RECORDED INFORMATION:

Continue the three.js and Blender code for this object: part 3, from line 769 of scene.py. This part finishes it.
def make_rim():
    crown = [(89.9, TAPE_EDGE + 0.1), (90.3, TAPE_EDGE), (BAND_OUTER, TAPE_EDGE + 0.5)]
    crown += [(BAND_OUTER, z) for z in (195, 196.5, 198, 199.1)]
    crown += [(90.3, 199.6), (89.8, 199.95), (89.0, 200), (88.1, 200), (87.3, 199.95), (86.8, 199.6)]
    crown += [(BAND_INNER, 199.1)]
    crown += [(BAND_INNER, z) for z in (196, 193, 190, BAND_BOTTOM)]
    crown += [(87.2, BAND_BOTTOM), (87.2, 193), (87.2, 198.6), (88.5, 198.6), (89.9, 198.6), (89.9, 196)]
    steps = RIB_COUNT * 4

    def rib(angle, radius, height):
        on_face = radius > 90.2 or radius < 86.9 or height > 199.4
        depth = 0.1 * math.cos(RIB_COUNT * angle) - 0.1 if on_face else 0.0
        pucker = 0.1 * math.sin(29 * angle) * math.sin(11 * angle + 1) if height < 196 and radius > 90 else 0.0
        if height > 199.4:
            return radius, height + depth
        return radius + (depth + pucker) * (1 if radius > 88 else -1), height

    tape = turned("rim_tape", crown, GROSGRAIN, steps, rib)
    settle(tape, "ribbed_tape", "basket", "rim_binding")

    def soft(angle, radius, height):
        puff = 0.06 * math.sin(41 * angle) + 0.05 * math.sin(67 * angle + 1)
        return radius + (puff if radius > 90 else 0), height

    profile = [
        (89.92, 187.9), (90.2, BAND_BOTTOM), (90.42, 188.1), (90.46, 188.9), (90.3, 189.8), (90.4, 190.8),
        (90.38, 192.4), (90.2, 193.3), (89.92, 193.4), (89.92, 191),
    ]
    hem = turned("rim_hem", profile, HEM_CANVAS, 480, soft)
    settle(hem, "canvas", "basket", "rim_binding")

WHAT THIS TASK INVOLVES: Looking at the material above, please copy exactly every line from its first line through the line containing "steps = RIB_COUNT * 4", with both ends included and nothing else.

WRITTEN RESPONSE:
Continue the three.js and Blender code for this object: part 3, from line 769 of scene.py. This part finishes it.
def make_rim():
    crown = [(89.9, TAPE_EDGE + 0.1), (90.3, TAPE_EDGE), (BAND_OUTER, TAPE_EDGE + 0.5)]
    crown += [(BAND_OUTER, z) for z in (195, 196.5, 198, 199.1)]
    crown += [(90.3, 199.6), (89.8, 199.95), (89.0, 200), (88.1, 200), (87.3, 199.95), (86.8, 199.6)]
    crown += [(BAND_INNER, 199.1)]
    crown += [(BAND_INNER, z) for z in (196, 193, 190, BAND_BOTTOM)]
    crown += [(87.2, BAND_BOTTOM), (87.2, 193), (87.2, 198.6), (88.5, 198.6), (89.9, 198.6), (89.9, 196)]
    steps = RIB_COUNT * 4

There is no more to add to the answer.